I just want to publicly thank the hard-working journalists at the Boston Globe for clearing up the burning issue of Sen. John Kerry’s ancestry. We the people can now rest assured that our republic is safe because enterprising reporters are on the job keeping a proper check on power. Just think of the danger to our freedoms that could have been caused if (horrors!) Kerry were to be elected and we didn’t know the truth about his long-dead relatives. (via PoliticalWire)
UPDATE (10:38 a.m.): Bruce Rheinstein’s cogent comment on this post (see also my reply) demonstrates that I need to explain how the question of a candidate’s honesty could/should be covered by the press. That’s a big topic that I’m sure I’ll cover many times over the course of the presidential campaign. For now:
First, I think it’s a matter of degree. I think journalists should consider the content of an assertion in the context of policy first and leadership second.

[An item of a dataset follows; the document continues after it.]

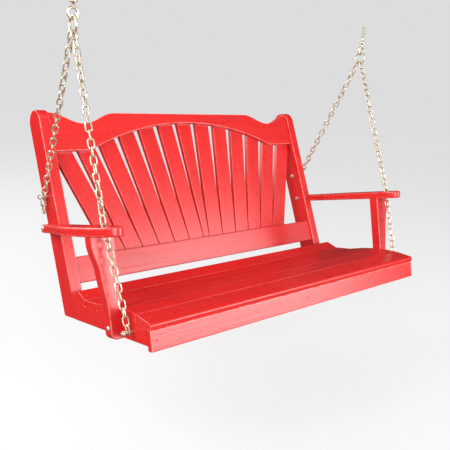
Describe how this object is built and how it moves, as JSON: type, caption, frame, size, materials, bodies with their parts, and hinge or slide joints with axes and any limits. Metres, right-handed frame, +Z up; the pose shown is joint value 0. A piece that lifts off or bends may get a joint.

Second, if the assertion involves a matter of spin more than a matter of policy, I think it should be reported as spin. In other words, I’d like to see journalists report spin points in the context of modern, electronically mediated campaigns, in which political success may be considered a function of image building. In this case, Kerry’s assertion (however made) that he is Irish can and should be reported as a matter of spin, not honesty. I think the Globe errs by degree (by, among other things, giving this article so much space and page-1 play).
Finally, a personal note to Bruce: In my reply to your comment, I do not mean the term “rationalization” pejoratively.